Namun, Anggara belum bisa memastikan kapan gugatan itu akan dilayangkan lantaran ICJR masih perlu berkonsolidasi dengan organisasi masyarakat lainnya dalam mengajukan tuntutan tersebut. Menurut dia gugatan itu tetap bisa dilayangkan kendati blokir telah dibuka.
"Karena kerugian tetap dan dan perbuatan melawan hukum bukan soal dibuka atau belum, dan kerugian itu enggak harus juga dikuantifikasi, dasarnya tetap perbuatan melawan hukum," ujar Anggara.
ICJR sejak awal memang memandang bahwa pembatasan akses layanan telekomunikasi di Papua adalah tindakan melawan hukum dan dilakukan secara sewenang-wenang oleh Kementerian Komunikasi dan Informasi atau Kominfo. Pasalnya, pembatasan akses layanan komunikasi adalah bentuk pembatasan Hak Asasi Manusia yang harus dilakukan dengan berdasar pada batas-batas kondisi yang telah ditetapkan UUD 1945.
Sesuai dengan Komentar Umum No. 29 terhadap Pasal 4 ICCPR, Anggara mengatakan ada dua kondisi mendasar yang harus dipenuhi untuk dapat membatasi hak asasi manusia. Syarat itu antara lain situasi sebagai latar belakang pemblokiran harus berupa keadaan darurat yang mengancam kehidupan bangsa. Di samping itu, presiden harus melakukan penetapan secara resmi bahwa negara dalam keadaan darurat melalui Keputusan Presiden sebagai dasar pembatasan layanan telekomunikasi tersebut.
Sebelumnya pun Kominfo juga telah melakukan perlambatan akses jaringan internet di beberapa wilayah Papua saat terjadi aksi massa pada Senin, 19 Agustus 2019. Hal ini juga bagian dari pembatasan Hak Asasi Manusia yang seharusnya hanya dapat dilakukan dalam situasi tertentu dan limitatif.
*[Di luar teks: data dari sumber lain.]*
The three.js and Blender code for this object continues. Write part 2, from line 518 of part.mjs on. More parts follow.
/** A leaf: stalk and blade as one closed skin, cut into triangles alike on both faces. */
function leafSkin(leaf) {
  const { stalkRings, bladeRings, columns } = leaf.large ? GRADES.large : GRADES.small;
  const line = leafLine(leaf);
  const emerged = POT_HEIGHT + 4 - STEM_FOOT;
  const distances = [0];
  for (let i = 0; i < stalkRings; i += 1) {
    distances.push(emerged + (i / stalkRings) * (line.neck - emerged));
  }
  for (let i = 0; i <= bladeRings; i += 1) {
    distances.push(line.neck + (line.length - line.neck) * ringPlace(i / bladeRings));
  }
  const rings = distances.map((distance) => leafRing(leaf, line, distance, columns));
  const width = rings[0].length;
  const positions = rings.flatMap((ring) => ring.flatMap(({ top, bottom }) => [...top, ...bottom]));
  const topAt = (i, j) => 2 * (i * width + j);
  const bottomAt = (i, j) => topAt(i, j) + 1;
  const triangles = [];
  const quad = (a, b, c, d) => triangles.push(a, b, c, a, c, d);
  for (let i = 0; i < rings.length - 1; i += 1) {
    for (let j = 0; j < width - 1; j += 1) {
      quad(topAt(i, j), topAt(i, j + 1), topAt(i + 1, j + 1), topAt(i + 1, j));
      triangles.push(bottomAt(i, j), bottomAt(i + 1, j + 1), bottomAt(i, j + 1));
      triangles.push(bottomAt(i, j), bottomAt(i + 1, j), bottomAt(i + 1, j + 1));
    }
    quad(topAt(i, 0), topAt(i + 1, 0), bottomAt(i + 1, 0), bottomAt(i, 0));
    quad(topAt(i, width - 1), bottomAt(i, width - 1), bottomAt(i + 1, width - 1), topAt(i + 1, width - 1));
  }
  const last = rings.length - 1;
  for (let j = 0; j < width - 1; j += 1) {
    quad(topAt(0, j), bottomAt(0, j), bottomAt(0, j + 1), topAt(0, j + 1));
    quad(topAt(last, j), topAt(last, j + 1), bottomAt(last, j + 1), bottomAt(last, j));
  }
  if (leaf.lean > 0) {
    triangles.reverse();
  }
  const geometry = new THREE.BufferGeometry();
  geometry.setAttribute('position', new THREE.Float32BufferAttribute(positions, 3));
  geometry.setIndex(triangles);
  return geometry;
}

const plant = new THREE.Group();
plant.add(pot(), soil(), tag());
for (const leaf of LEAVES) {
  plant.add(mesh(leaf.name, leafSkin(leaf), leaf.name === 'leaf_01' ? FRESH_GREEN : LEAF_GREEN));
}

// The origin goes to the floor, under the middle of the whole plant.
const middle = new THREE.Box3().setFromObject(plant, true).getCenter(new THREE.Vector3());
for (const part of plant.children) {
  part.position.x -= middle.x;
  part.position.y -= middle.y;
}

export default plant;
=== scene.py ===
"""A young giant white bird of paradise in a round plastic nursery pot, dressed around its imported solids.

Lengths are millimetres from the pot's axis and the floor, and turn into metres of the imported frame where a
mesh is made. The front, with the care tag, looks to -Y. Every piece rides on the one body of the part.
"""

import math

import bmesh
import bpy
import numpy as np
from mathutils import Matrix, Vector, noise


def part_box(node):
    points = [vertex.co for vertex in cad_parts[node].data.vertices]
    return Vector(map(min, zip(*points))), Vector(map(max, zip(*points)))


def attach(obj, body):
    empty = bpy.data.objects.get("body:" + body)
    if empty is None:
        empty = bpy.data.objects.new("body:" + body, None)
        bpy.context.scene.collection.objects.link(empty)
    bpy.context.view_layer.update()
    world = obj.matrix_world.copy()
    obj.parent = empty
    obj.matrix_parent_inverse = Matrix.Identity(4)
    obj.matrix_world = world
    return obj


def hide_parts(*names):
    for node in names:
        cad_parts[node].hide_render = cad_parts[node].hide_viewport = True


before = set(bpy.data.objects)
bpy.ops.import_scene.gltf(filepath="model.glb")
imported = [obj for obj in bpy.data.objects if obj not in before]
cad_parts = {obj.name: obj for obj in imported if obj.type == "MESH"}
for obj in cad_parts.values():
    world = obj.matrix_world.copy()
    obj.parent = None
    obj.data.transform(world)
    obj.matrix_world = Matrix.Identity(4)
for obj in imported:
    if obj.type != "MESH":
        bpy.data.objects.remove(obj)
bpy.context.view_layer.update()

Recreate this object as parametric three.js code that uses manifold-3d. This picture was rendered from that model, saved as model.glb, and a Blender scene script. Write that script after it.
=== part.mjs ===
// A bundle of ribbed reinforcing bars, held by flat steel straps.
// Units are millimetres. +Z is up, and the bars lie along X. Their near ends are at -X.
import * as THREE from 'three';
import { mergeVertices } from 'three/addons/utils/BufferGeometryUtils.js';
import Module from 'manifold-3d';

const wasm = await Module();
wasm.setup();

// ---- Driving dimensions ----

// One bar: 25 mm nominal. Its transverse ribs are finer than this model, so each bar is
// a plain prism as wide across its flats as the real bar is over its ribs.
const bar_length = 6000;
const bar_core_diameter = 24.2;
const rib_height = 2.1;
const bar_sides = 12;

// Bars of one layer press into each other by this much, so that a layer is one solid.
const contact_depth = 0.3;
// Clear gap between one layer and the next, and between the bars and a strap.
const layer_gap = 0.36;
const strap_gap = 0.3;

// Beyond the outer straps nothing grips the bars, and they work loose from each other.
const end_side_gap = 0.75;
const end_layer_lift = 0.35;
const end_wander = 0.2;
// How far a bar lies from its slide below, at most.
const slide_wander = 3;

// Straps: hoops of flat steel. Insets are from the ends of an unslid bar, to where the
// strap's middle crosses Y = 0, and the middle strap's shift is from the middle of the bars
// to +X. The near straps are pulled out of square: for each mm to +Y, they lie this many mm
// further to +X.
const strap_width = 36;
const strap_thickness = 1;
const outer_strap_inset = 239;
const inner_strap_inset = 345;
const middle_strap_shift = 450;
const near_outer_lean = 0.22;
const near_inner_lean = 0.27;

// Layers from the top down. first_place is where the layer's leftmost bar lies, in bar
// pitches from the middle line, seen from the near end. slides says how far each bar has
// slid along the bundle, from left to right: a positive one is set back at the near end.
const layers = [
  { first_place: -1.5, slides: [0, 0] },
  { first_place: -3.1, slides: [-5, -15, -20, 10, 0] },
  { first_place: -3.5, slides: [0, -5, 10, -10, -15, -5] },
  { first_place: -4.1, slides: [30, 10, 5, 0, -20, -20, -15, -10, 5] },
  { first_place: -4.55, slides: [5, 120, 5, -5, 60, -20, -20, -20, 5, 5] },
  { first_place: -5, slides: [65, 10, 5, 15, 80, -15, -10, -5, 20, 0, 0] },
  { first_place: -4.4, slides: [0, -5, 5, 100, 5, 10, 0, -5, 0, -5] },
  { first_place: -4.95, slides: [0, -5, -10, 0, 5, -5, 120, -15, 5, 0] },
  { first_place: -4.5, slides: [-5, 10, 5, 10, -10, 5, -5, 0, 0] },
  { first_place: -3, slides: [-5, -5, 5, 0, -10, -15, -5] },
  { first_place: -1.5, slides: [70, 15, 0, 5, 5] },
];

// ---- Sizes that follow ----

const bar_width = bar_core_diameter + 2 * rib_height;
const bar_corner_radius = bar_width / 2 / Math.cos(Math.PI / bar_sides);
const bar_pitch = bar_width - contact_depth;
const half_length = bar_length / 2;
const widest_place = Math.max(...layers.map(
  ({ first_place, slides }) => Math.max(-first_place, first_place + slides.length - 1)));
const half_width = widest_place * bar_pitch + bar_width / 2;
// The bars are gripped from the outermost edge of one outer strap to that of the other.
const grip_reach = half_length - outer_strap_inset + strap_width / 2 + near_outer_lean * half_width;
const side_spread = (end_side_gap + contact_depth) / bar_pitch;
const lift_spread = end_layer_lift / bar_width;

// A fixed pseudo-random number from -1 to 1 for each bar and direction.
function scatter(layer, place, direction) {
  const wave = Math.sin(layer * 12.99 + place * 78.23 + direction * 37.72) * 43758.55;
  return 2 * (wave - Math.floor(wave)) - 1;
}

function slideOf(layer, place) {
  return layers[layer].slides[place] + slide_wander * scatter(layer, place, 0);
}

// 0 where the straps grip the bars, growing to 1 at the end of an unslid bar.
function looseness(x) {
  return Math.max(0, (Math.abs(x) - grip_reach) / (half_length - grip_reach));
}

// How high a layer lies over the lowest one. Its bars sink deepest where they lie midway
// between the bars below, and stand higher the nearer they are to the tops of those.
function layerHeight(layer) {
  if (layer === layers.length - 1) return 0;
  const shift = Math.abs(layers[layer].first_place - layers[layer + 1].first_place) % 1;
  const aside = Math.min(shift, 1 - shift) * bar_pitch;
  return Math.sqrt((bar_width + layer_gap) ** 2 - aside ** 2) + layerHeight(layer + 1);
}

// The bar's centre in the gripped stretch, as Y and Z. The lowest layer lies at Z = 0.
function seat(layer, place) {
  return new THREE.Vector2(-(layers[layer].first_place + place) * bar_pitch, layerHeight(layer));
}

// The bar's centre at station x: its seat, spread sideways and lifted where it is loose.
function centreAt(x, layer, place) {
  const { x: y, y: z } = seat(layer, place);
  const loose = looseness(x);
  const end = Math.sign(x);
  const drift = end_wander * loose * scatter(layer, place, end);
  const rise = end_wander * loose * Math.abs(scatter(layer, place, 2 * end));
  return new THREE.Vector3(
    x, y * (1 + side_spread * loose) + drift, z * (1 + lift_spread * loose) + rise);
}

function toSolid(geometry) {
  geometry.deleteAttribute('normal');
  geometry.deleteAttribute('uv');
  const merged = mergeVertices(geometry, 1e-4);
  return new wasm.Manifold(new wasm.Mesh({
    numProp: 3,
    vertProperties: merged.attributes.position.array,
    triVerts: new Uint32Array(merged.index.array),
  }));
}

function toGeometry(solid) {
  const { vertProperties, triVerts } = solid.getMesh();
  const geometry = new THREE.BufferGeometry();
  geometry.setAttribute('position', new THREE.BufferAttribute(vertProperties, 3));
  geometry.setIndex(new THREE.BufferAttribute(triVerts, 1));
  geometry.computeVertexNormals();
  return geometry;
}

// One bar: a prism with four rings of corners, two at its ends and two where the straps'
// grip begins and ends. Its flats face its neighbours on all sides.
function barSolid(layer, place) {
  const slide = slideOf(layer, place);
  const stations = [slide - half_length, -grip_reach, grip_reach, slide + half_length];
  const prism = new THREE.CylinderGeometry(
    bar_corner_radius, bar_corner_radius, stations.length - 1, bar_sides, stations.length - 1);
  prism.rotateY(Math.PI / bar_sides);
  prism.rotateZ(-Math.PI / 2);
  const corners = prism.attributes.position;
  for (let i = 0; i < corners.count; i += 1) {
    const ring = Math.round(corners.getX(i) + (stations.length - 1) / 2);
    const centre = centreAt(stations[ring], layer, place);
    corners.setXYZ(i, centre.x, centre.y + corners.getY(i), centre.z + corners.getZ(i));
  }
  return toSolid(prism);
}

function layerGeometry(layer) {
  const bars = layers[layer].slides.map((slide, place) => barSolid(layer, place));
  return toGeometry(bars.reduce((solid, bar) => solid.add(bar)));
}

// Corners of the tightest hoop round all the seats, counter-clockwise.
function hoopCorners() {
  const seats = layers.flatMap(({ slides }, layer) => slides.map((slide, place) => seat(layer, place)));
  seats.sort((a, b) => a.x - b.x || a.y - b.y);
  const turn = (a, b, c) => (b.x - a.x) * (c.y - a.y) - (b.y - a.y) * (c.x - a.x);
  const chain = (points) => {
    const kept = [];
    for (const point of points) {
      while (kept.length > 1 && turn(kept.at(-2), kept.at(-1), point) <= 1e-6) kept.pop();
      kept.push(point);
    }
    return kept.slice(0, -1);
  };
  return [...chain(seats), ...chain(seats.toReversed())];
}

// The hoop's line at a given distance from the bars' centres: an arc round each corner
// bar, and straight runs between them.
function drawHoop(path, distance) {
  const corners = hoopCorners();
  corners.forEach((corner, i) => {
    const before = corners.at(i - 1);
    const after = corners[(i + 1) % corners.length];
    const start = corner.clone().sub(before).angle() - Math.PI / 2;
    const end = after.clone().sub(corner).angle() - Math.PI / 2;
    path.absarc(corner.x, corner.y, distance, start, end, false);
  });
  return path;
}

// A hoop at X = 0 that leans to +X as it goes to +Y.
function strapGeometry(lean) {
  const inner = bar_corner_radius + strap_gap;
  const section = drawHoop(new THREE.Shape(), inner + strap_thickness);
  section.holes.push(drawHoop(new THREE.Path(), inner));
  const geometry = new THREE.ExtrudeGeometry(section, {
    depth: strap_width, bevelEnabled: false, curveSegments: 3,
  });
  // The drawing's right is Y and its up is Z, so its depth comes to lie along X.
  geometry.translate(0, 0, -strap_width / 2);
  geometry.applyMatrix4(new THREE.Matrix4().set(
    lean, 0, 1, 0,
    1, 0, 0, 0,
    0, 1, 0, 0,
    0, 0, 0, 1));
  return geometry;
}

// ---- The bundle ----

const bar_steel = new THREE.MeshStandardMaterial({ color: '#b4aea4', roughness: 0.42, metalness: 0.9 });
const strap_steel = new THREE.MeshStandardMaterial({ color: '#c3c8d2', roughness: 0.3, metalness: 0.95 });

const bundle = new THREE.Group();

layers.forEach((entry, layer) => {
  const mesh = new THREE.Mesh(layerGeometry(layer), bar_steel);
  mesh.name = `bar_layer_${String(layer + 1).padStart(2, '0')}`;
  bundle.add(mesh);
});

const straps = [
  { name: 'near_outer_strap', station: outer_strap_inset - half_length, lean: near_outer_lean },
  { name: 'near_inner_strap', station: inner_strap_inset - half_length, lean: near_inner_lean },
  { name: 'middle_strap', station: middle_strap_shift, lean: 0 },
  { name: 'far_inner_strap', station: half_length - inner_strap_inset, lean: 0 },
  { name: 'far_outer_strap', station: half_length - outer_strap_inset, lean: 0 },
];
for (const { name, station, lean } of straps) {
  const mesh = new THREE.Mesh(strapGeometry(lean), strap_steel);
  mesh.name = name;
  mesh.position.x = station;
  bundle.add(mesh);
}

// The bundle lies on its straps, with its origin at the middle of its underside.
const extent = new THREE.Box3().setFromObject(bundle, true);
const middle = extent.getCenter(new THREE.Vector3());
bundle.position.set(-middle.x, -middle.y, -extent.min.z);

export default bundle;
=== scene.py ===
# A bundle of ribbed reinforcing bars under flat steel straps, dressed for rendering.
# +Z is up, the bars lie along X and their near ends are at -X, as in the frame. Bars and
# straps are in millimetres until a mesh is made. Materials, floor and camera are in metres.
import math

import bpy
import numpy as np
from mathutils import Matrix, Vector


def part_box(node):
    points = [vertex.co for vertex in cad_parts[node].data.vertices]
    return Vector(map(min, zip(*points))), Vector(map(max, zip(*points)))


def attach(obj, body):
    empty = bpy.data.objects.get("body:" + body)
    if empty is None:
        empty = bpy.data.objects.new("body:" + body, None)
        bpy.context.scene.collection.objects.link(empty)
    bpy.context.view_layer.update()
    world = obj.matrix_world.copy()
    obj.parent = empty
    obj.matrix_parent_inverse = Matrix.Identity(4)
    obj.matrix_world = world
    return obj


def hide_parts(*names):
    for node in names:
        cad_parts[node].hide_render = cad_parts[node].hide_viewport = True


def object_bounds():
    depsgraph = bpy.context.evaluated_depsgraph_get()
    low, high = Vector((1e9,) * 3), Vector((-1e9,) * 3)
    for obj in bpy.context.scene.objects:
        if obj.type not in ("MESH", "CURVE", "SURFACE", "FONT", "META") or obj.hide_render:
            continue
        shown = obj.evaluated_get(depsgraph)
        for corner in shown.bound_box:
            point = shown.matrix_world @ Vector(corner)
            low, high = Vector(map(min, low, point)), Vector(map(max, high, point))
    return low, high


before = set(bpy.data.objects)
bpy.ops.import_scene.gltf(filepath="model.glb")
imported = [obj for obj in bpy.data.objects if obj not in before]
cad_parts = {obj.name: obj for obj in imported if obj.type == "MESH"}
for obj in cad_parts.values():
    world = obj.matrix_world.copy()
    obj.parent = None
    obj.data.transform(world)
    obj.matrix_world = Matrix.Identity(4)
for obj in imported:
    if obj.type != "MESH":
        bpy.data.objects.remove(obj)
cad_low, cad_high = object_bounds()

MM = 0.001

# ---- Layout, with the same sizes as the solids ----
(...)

Anggara menilai kebijakan ini tidak sesuai dengan kewenangan pemerintah dalam Pasal 40 UU ITE bahwa pemerintah berwenang untuk melindungi kepentingan umum dari segala jenis gangguan sebagai akibat penyalahgunaan Informasi Elektronik dan Transaksi Elektronik yang mengganggu ketertiban umum, sesuai dengan ketentuan peraturan perundang- undangan.
Blokir internet, menurut Anggara, hanya dapat dilakukan kepada muatan yang melanggar UU, bukan layanan aksesnya secara keseluruhan. Pembatasan layanan data komunikasi secara keseluruhan dapat merugikan kepentingan yang lebih luas.